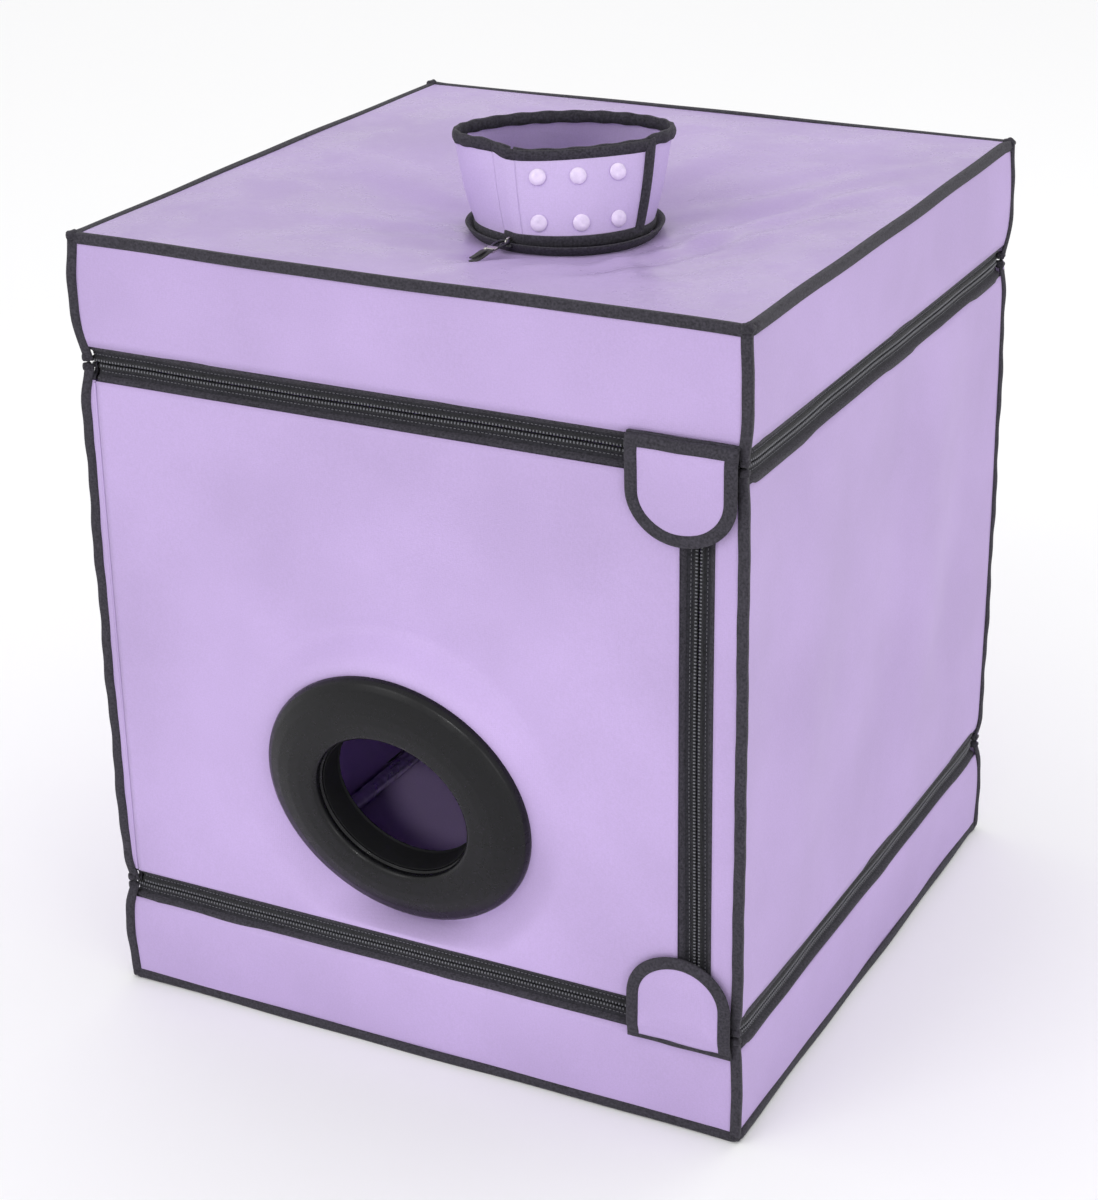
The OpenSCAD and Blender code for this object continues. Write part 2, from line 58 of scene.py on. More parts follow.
PX, PY, PZ, TILT = -8.0, -228.0, 184.6, math.radians(11.5)

# ------------------------------------------------------------------ materials
def new_mat(name):
    m = bpy.data.materials.new(name)
    m.use_nodes = True
    return m, m.node_tree, m.node_tree.nodes["Principled BSDF"]

def noise(nt, vec, scale, detail=4.0, rough=0.5):
    n = nt.nodes.new("ShaderNodeTexNoise")
    n.inputs["Scale"].default_value = scale
    n.inputs["Detail"].default_value = detail
    n.inputs["Roughness"].default_value = rough
    nt.links.new(vec, n.inputs["Vector"])
    return n.outputs["Fac"]

def bump(nt, h, strength, dist, normal=None):
    b = nt.nodes.new("ShaderNodeBump")
    b.inputs["Strength"].default_value = strength
    b.inputs["Distance"].default_value = dist
    nt.links.new(h, b.inputs["Height"])
    if normal is not None:
        nt.links.new(normal, b.inputs["Normal"])
    return b.outputs["Normal"]

def ramp(nt, fac, c0, c1, p0=0.3, p1=0.7):
    r = nt.nodes.new("ShaderNodeValToRGB")
    r.color_ramp.elements[0].position = p0
    r.color_ramp.elements[1].position = p1
    r.color_ramp.elements[0].color = (*c0, 1)
    r.color_ramp.elements[1].color = (*c1, 1)
    nt.links.new(fac, r.inputs["Fac"])
    return r.outputs["Color"]

def wave(nt, vec, scale, axis):
    w = nt.nodes.new("ShaderNodeTexWave")
    w.wave_type = "BANDS"
    w.bands_direction = axis
    w.inputs["Scale"].default_value = scale
    w.inputs["Distortion"].default_value = 0.4
    nt.links.new(vec, w.inputs["Vector"])
    return w.outputs["Fac"]

def math_node(nt, op, a, b):
    n = nt.nodes.new("ShaderNodeMath")
    n.operation = op
    for i, v in enumerate((a, b)):
        if isinstance(v, (int, float)):
            n.inputs[i].default_value = v
        else:
            nt.links.new(v, n.inputs[i])
    return n.outputs[0]

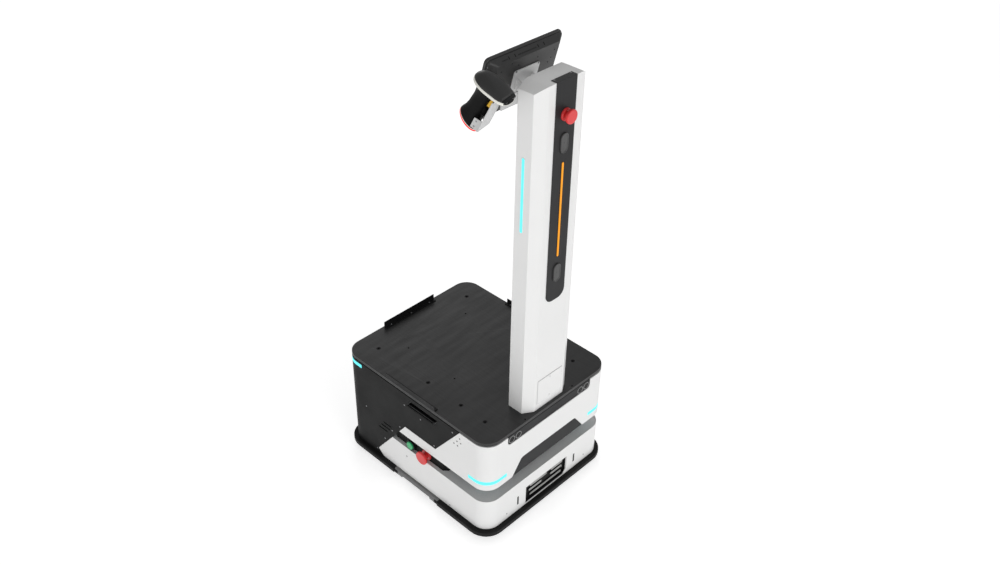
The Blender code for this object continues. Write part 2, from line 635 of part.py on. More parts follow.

- [Exercise goal]: Reproduce the material verbatim, line by line.

- [The answer]:
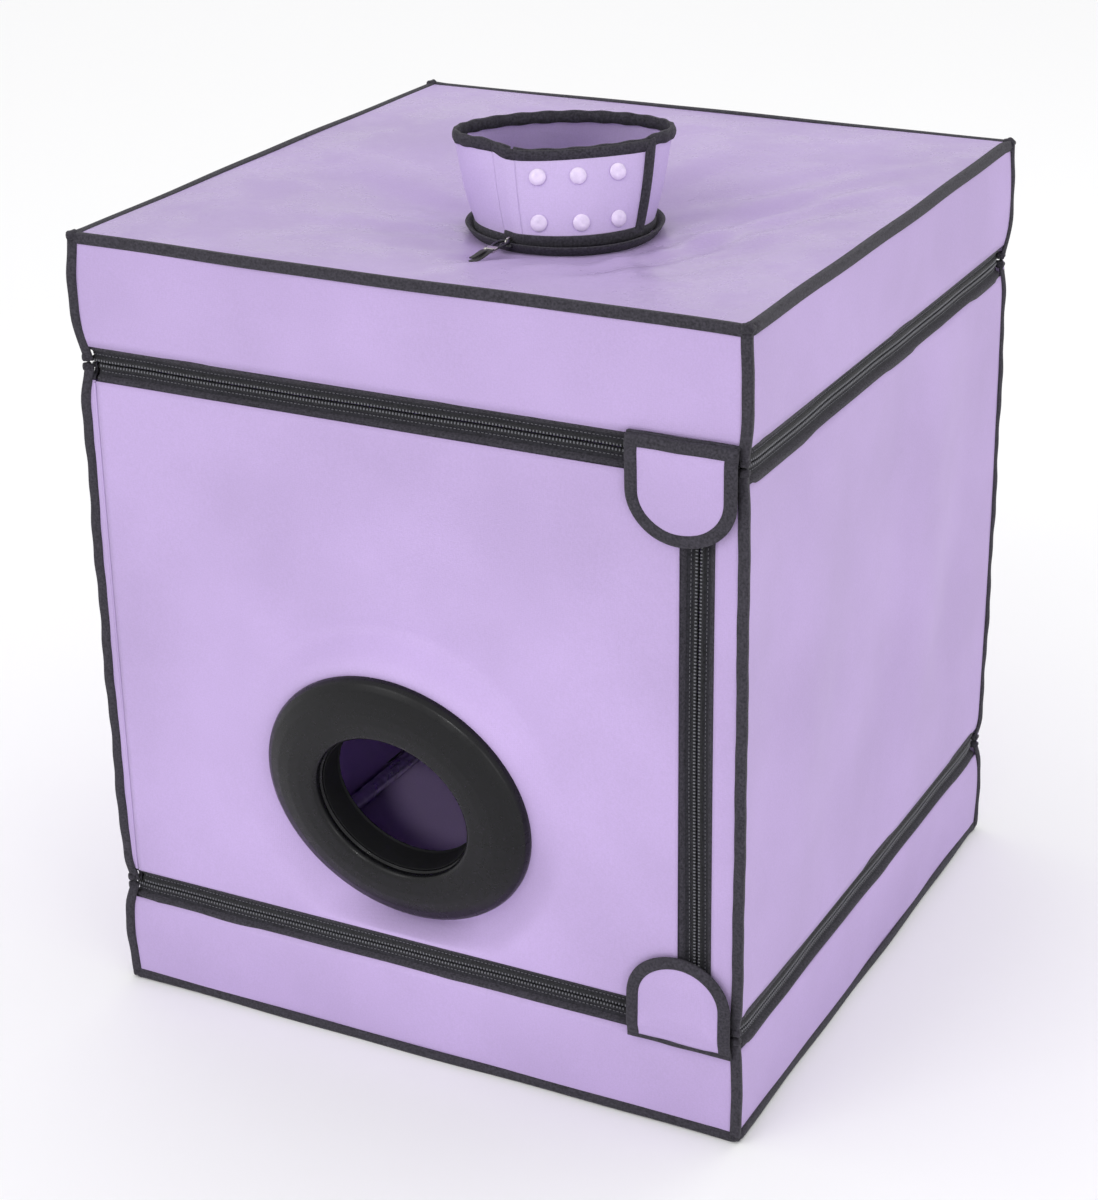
The OpenSCAD and Blender code for this object continues. Write part 2, from line 58 of scene.py on. More parts follow.
PX, PY, PZ, TILT = -8.0, -228.0, 184.6, math.radians(11.5)

# ------------------------------------------------------------------ materials
def new_mat(name):
    m = bpy.data.materials.new(name)
    m.use_nodes = True
    return m, m.node_tree, m.node_tree.nodes["Principled BSDF"]

def noise(nt, vec, scale, detail=4.0, rough=0.5):
    n = nt.nodes.new("ShaderNodeTexNoise")
    n.inputs["Scale"].default_value = scale
    n.inputs["Detail"].default_value = detail
    n.inputs["Roughness"].default_value = rough
    nt.links.new(vec, n.inputs["Vector"])
    return n.outputs["Fac"]

def bump(nt, h, strength, dist, normal=None):
    b = nt.nodes.new("ShaderNodeBump")
    b.inputs["Strength"].default_value = strength
    b.inputs["Distance"].default_value = dist
    nt.links.new(h, b.inputs["Height"])
    if normal is not None:
        nt.links.new(normal, b.inputs["Normal"])
    return b.outputs["Normal"]

def ramp(nt, fac, c0, c1, p0=0.3, p1=0.7):
    r = nt.nodes.new("ShaderNodeValToRGB")
    r.color_ramp.elements[0].position = p0
    r.color_ramp.elements[1].position = p1
    r.color_ramp.elements[0].color = (*c0, 1)
    r.color_ramp.elements[1].color = (*c1, 1)
    nt.links.new(fac, r.inputs["Fac"])
    return r.outputs["Color"]

def wave(nt, vec, scale, axis):
    w = nt.nodes.new("ShaderNodeTexWave")
    w.wave_type = "BANDS"
    w.bands_direction = axis
    w.inputs["Scale"].default_value = scale
    w.inputs["Distortion"].default_value = 0.4
    nt.links.new(vec, w.inputs["Vector"])
    return w.outputs["Fac"]

def math_node(nt, op, a, b):
    n = nt.nodes.new("ShaderNodeMath")
    n.operation = op
    for i, v in enumerate((a, b)):
        if isinstance(v, (int, float)):
            n.inputs[i].default_value = v
        else:
            nt.links.new(v, n.inputs[i])
    return n.outputs[0]

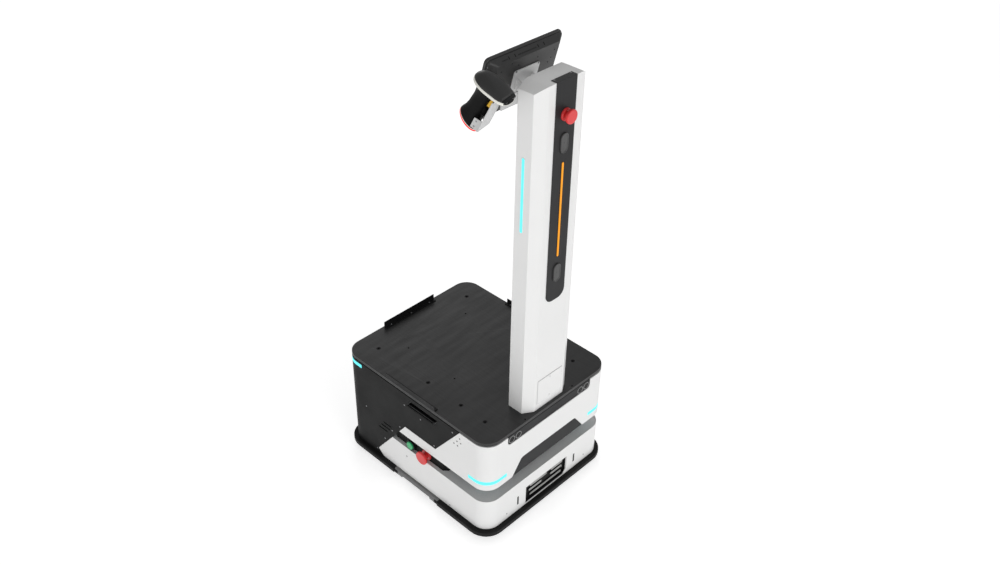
The Blender code for this object continues. Write part 2, from line 635 of part.py on. More parts follow.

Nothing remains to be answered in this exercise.